Some of the tussles could be alternately framed as evidence of dysfunction. But for some Democrats, it’s the party returning to normalcy.

Texas Democrats Need a Fresh Start

Friday, 11:45 a.m.

Texas Democrats come to their 2014 state convention in Dallas this weekend with a couple of difficult tasks before them. The convention kicked off Thursday night, a year and a day after the filibuster that seemingly turned state Sen. Wendy Davis into the political contender Democrats needed. But in the year since, the party, and her campaign, has had to contend with the prosaic reality that the party’s political apparatus, having atrophied for years, still has a way to go before it returns to fighting shape.

The Davis campaign has struggled to retain the affection of supporters while making the kinds of political calculations they think are necessary to swing the race for governor. After a series of early missteps, the campaign had seemed to stabilize a bit early in 2014—but a narrative about the campaign’s unreadiness has set in, and wasn’t helped by a recent change in leadership. There have been difficulties managing the organizational relationships between the campaigns, the party and Battleground Texas. At the moment, Davis’ chances of winning—as well as the prospects for the Democrats other statewide candidates—don’t look promising.

So a lot of Democrats will be hoping to hit the refresh button at the convention. And many here temper realism with optimism. They take the long view. The party’s leading lights will speak Friday and Saturday—the party faithful will rally round and try to recapture some of the energy they felt around this time last year.

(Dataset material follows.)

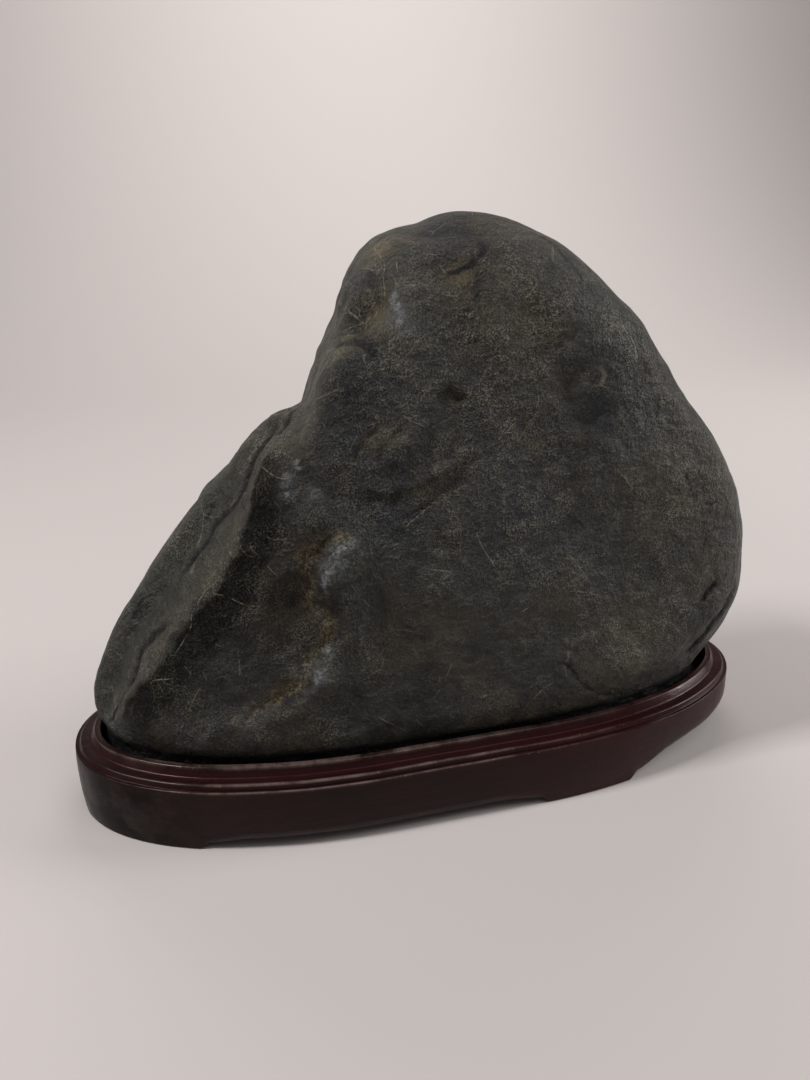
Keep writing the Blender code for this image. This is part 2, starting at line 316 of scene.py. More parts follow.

Still, Davis won’t have long to do it. She skipped the first day of the convention to attend to the death of her stepfather, and sent surrogates to the opening night parties around the Dallas Convention Center. She’s addressing the convention Friday night, around 8:50 p.m.—too late for the first round of local news shows, and just before the weekend, when a lot of people tune out of news altogether. On Saturday, we’ll have a few more speakers, and then the delegates will disperse and the general election season, sure to be brutal, will begin in earnest.